The correct edge should be easy to determine - for VR sensors it is the edge "in the middle", typically a falling one, ie if the signal starts at 0, swings up, shoots down and then swings back up to zero then the falling edge is the right one. The low trigger threshold should be the notional zero voltage (which can sometimes be more than 0 for high impedance VR sensors). If all that looks good then some type of a filter / delay is happening and needs to be turned off / removed.

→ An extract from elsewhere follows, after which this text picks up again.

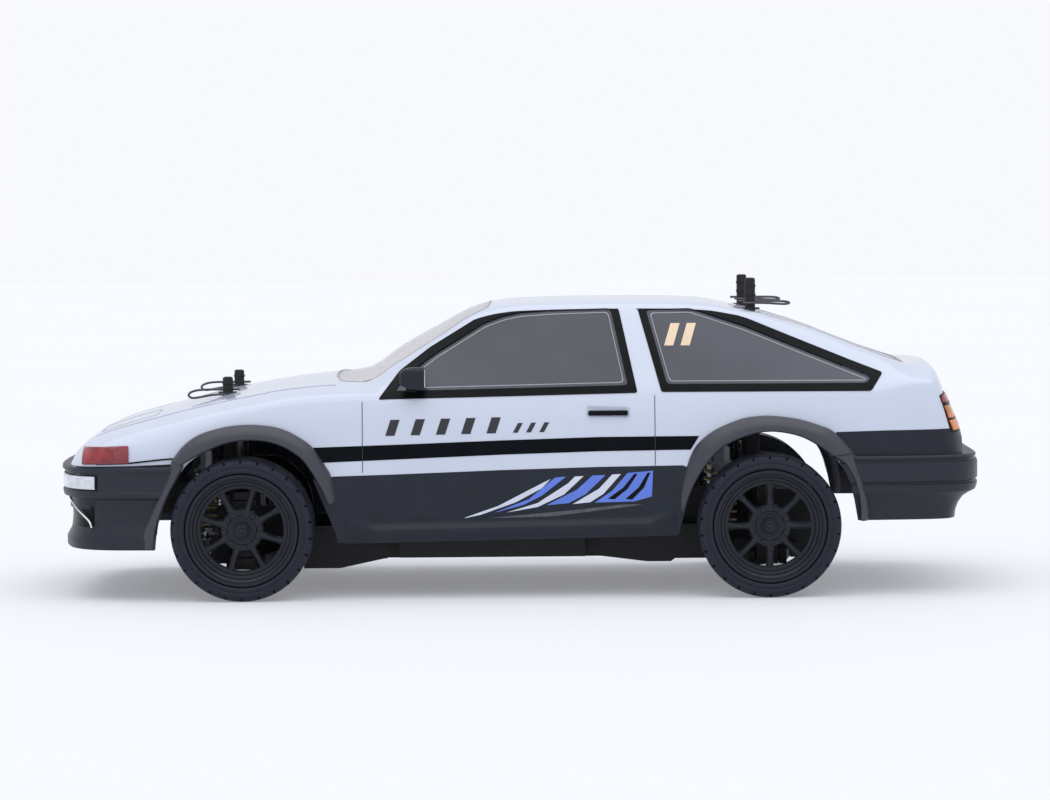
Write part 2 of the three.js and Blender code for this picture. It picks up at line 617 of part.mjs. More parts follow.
function steeringBlock(axleX) {
  const low = box(axleX - 5, axleX + 5, 54.2, 70, 13.4, 18.6);
  const high = box(axleX - 4.5, axleX + 4.5, 54.2, 70, 45.4, 49);
  const web = box(axleX - 3.5, axleX + 3.5, 54.2, 57, 18, 46);
  const kingpinHole = rod([axleX, KINGPIN_Y, 10], [axleX, KINGPIN_Y, 55], PIN_HOLE_R, 12);
  const block = union([low, high, web]).subtract(kingpinHole).subtract(pinHole(axleX));
  return block.add(linkStud(axleX, 48));
}

function knuckle(axleX) {
  const block = box(axleX - 5, axleX + 5, 61.5, 70, 19.2, 44.8);
  const kingpin = rod([axleX, KINGPIN_Y, 14], [axleX, KINGPIN_Y, 48.4], PIN_R, 12);
  const axle = rod([axleX, 68, AXLE_Z], [axleX, 84, AXLE_Z], AXLE_R, 12);
  const shoulder = rod([axleX, 69, AXLE_Z], [axleX, 73.4, AXLE_Z], 4.4, 10);
  const arm = floorPlate([
    [axleX - 4, 69], [axleX - 4, 62], [RACK_X + 2.5, 56], [RACK_X - 2.5, 56], [RACK_X - 2.5, 60],
  ], RACK_Z - 1.6, RACK_Z + 1.6);
  const stud = rod([RACK_X, 58, RACK_Z - 1], [RACK_X, 58, RACK_Z + 3.4], 1.4, 10);
  return union([block, kingpin, axle, shoulder, arm, stud]);
}

function rearHub(axleX) {
  const low = box(axleX - 5, axleX + 5, 54.2, 62, 13.4, 24);
  const body = rod([axleX, 54.2, AXLE_Z], [axleX, 66, AXLE_Z], 9, 14);
  const high = box(axleX - 4, axleX + 4, 54.2, 60, 38, 49);
  const bore = rod([axleX, 50, AXLE_Z], [axleX, 70, AXLE_Z], AXLE_HOLE_R, 12);
  const hub = union([low, body, high]).subtract(bore).subtract(pinHole(axleX));
  return hub.add(linkStud(axleX, 48));
}

function upperLink(axleX) {
  const bar = rod([axleX, 24, LINK_Z], [axleX, 53.6, LINK_Z], 1.6, 8);
  const innerEye = rod([axleX - 2.4, 23.8, LINK_Z], [axleX + 2.4, 23.8, LINK_Z], 2.4, 10);
  const outerEye = rod([axleX, ARM_PIN_Y, LINK_Z - 2], [axleX, ARM_PIN_Y, LINK_Z + 2], 4.4, 12);
  const hole = rod([axleX, ARM_PIN_Y, LINK_Z - 4], [axleX, ARM_PIN_Y, LINK_Z + 4], 2.4, 10);
  return union([bar, innerEye, outerEye]).subtract(hole);
}

// A point of the damper's line, share 0 at the top stud and 1 at the foot stud.
function damperPoint(x, share) {
  const y = DAMPER_TOP[0] + (DAMPER_FOOT[0] - DAMPER_TOP[0]) * share;
  const z = DAMPER_TOP[1] + (DAMPER_FOOT[1] - DAMPER_TOP[1]) * share;
  return [x, y, z];
}

function eye(x, share, r, holeR, halfWidth) {
  const [, y, z] = damperPoint(x, share);
  return rod([x - halfWidth, y, z], [x + halfWidth, y, z], r, 8)
    .subtract(rod([x - 9, y, z], [x + 9, y, z], holeR, 8));
}

function damperBody(x) {
  const barrel = rod(damperPoint(x, 0.1), damperPoint(x, 0.56), 4.4, 10);
  const collar = rod(damperPoint(x, 0.24), damperPoint(x, 0.27), 6.2, 10);
  const bore = rod(damperPoint(x, 0.2), damperPoint(x, 0.7), 1.5, 6);
  const neck = rod(damperPoint(x, 0.045), damperPoint(x, 0.12), 2.4, 8);
  return union([barrel, collar]).subtract(bore).add(eye(x, 0, 3.4, PIN_HOLE_R, 2.4)).add(neck);
}

function damperShaft(x) {
  const shaft = rod(damperPoint(x, 0.32), damperPoint(x, 0.945), 1.1, 6);
  const cup = rod(damperPoint(x, 0.84), damperPoint(x, 0.88), 5.8, 10);
  return shaft.add(cup).add(eye(x, 1, 3.6, 2.2, 2));
}

// The steering rack with its two tie rods; their outer eyes stay clear of the knuckles' studs.
function tieRod() {
  const bar = rod([RACK_X, 20.4, RACK_Z + 2.4], [RACK_X, 54.6, RACK_Z + 2.4], 1.4, 8);
  const turnbuckle = rod([RACK_X, 34, RACK_Z + 2.4], [RACK_X, 40, RACK_Z + 2.4], 2, 6);
  return bar.add(turnbuckle);
}

function steeringRack() {
  const bar = box(RACK_X - 2.5, RACK_X + 2.5, -20, 20, RACK_Z - 1, RACK_Z + 5);
  const tooth = box(RACK_X - 6, RACK_X - 2, -4, 4, RACK_Z, RACK_Z + 4);
  return bar.add(tooth);
}

// ---- wheels ----
function tyre(x) {
  const out = WHEEL_OUT_Y;
  const inn = WHEEL_IN_Y;
  const bead = RIM_R + GAP;
  return turned([
    [bead, inn + 0.8], [TYRE_R - 2, inn], [TYRE_R, inn + 2.4],
    [TYRE_R, out - 2.4], [TYRE_R - 2, out], [bead, out - 0.8],
  ], x, AXLE_Z, WHEEL_SIDES);
}

const SPOKES = 8;
const WHEEL_SIDES = 26;
const RIM_SIDES = 20;

function rim(x, firstSpoke) {
  const barrel = turned([
    [RIM_R, WHEEL_IN_Y + 1], [RIM_R, WHEEL_OUT_Y - 1], [19, WHEEL_OUT_Y - 4.4],
    [19, WHEEL_OUT_Y - 7.4], [24, WHEEL_OUT_Y - 9], [24.2, WHEEL_IN_Y + 1],
  ], x, AXLE_Z, RIM_SIDES);
  const hub = rod([x, 73.8, AXLE_Z], [x, 81, AXLE_Z], 8.4, 10);
  const bars = [];
  for (let i = 0; i < SPOKES / 2; i += 1) {
    const bar = box(-20.5, 20.5, 77.4, 80.8, -1.5, 1.5);
    const angle = firstSpoke + (i * 360) / SPOKES;
    bars.push(bar.rotate([0, angle, 0]).translate([x, 0, AXLE_Z]));
  }
  return union([barrel, hub, ...bars]);
}

function frontRim() {
  const bore = rod([FRONT_AXLE_X, 70, AXLE_Z], [FRONT_AXLE_X, 90, AXLE_Z], AXLE_HOLE_R, 12);
  return rim(FRONT_AXLE_X, 16).subtract(bore);
}

function rearRim() {
  const axle = rod([REAR_AXLE_X, 51.4, AXLE_Z], [REAR_AXLE_X, 84, AXLE_Z], AXLE_R, 12);
  const cup = rod([REAR_AXLE_X, 50.4, AXLE_Z], [REAR_AXLE_X, 53.4, AXLE_Z], 4.6, 10);
  return union([rim(REAR_AXLE_X, 0), axle, cup]);
}

function driveShaft() {
  return rod([REAR_AXLE_X, 23, AXLE_Z], [REAR_AXLE_X, 49.4, AXLE_Z], 1.8, 10);
}

function pair(name, made, finish) {
  node(`${name}_left`, made, finish);
  node(`${name}_right`, mirrored(made), finish);
}

function buildCorners() {
  const ends = [["front", FRONT_AXLE_X, FRONT_DAMPER_X], ["rear", REAR_AXLE_X, REAR_DAMPER_X]];
  for (const [end, axleX, damperX] of ends) {
    pair(`lower_arm_${end}`, lowerArm(axleX, damperX), "nylon");
    pair(`upper_link_${end}`, upperLink(axleX), "steel");
    pair(`damper_body_${end}`, damperBody(damperX), "alloy");
    pair(`damper_shaft_${end}`, damperShaft(damperX), "steel");
    pair(`tyre_${end}`, tyre(axleX), "tyre");
  }
  pair("rim_front", frontRim(), "rim");
  pair("rim_rear", rearRim(), "rim");
  pair("steering_block", steeringBlock(FRONT_AXLE_X), "nylon");
  pair("knuckle", knuckle(FRONT_AXLE_X), "nylon");
  pair("rear_hub", rearHub(REAR_AXLE_X), "nylon");
  pair("drive_shaft", driveShaft(), "steel");
  node("steering_rack", steeringRack(), "nylon");
  pair("tie_rod", tieRod(), "steel");
}

buildShell();
buildBumpers();
buildFlares();
buildPosts();
buildTub();
buildBulkheads();
buildElectrics();
buildGears();
buildCorners();

export default car;
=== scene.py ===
import bpy
import bmesh
import json
import math
import numpy as np
from mathutils import Vector, Matrix
from mathutils.geometry import delaunay_2d_cdt
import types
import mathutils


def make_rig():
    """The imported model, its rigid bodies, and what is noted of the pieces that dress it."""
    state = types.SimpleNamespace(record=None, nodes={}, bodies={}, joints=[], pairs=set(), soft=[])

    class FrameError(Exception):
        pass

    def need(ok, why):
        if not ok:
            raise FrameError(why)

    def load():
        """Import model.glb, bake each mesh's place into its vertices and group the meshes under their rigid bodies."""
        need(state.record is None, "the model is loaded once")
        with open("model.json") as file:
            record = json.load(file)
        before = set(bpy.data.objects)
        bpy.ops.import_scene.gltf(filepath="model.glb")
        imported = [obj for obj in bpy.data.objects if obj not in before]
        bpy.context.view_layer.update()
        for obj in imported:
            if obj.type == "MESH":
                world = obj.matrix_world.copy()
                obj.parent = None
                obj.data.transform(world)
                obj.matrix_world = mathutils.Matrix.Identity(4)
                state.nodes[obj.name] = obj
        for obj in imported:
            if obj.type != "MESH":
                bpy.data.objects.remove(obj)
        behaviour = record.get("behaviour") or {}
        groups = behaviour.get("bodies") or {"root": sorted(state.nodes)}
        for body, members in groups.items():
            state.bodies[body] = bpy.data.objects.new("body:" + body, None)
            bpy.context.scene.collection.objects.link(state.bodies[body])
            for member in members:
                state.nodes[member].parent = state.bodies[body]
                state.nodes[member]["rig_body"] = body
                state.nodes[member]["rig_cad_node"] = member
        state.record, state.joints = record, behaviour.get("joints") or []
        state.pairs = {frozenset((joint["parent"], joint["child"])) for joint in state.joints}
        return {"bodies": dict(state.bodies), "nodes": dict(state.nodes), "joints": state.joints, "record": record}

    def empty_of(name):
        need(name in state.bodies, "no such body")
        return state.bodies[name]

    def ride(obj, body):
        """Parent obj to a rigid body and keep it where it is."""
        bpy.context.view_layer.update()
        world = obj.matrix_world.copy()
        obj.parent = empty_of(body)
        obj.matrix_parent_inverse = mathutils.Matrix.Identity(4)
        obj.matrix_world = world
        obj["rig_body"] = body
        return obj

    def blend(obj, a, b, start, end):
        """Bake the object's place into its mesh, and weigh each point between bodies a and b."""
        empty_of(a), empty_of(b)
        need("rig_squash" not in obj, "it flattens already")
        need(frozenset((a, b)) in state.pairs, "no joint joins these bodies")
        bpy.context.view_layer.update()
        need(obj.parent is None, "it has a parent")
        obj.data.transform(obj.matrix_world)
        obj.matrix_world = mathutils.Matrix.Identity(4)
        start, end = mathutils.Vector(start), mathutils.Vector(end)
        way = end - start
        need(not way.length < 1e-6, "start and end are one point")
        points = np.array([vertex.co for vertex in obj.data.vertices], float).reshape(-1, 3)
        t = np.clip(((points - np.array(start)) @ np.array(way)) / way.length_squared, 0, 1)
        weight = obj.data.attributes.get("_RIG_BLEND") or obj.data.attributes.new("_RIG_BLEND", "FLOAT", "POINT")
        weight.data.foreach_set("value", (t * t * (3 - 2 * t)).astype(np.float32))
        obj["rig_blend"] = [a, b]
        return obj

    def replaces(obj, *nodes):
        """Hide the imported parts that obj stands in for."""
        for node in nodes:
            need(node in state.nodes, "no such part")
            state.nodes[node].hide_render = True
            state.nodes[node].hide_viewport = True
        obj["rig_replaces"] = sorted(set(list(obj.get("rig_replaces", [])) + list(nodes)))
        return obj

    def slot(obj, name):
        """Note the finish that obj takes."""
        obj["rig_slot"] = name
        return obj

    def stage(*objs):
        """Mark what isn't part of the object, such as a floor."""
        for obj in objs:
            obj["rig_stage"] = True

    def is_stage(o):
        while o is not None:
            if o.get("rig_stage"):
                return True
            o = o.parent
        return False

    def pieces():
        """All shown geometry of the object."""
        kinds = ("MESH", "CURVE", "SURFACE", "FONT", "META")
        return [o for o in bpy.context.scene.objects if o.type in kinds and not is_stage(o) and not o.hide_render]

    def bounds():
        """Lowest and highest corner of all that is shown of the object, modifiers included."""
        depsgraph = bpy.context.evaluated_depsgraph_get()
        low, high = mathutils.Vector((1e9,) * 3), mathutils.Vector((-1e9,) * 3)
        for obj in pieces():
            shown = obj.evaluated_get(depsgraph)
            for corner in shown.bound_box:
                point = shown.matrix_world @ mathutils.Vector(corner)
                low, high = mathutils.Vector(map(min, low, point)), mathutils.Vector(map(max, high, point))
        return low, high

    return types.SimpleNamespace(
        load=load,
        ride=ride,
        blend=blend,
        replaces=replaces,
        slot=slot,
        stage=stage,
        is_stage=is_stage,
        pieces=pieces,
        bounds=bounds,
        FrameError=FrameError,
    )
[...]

If using a Hall Effect sensor, it is possible that the signal turns itself upside down (this has been seen on a number of sensors!). In this event, the choice of the correct trigger should be so it is right when the signal is in the operating RPM range, not idle, and ideally the closed loop VVT control should be disabled until above the RPM at which point the signal inverts (this tends to be fairly predictable / consistent). The choice of the correct edge will depend on what the signal does : if it is high-for-tooth but flips to low-for-tooth then using the falling edge will be fine, the measured angle will advance by the tooth width and should be accounted for in the Latch Offsets. If the signal at idle is high-for-tooth but then goes to low-for-tooth then using the falling edge may prove problematic - if the Latch Point is after the leading edge but before the trailing edge of the tooth at full retard, then when the signal inverts the last falling edge will have been the trailing edge of the previous tooth, *NOT* the trailing edge of the present tooth - a rising edge may prove favourable under these circumstances since that would correspond to the trailing edge of the the tooth under idle conditions and the leading edge of the same tooth as the engine speed rises (thereby moving the reading by 20-30 degrees, not 120-180 degrees).

Additional care may be necessary where a single sensor is both a VVT and a Phase sensor. It is not possible then for the Phase sensor to have different trigger edge and/or trigger thresholds to the VVT sensor. The configuration must work for both functions, even in the case of signal inversion.

Hopefully this clears up some of the questions / "mysteries" in the VVT cam angle measurement system.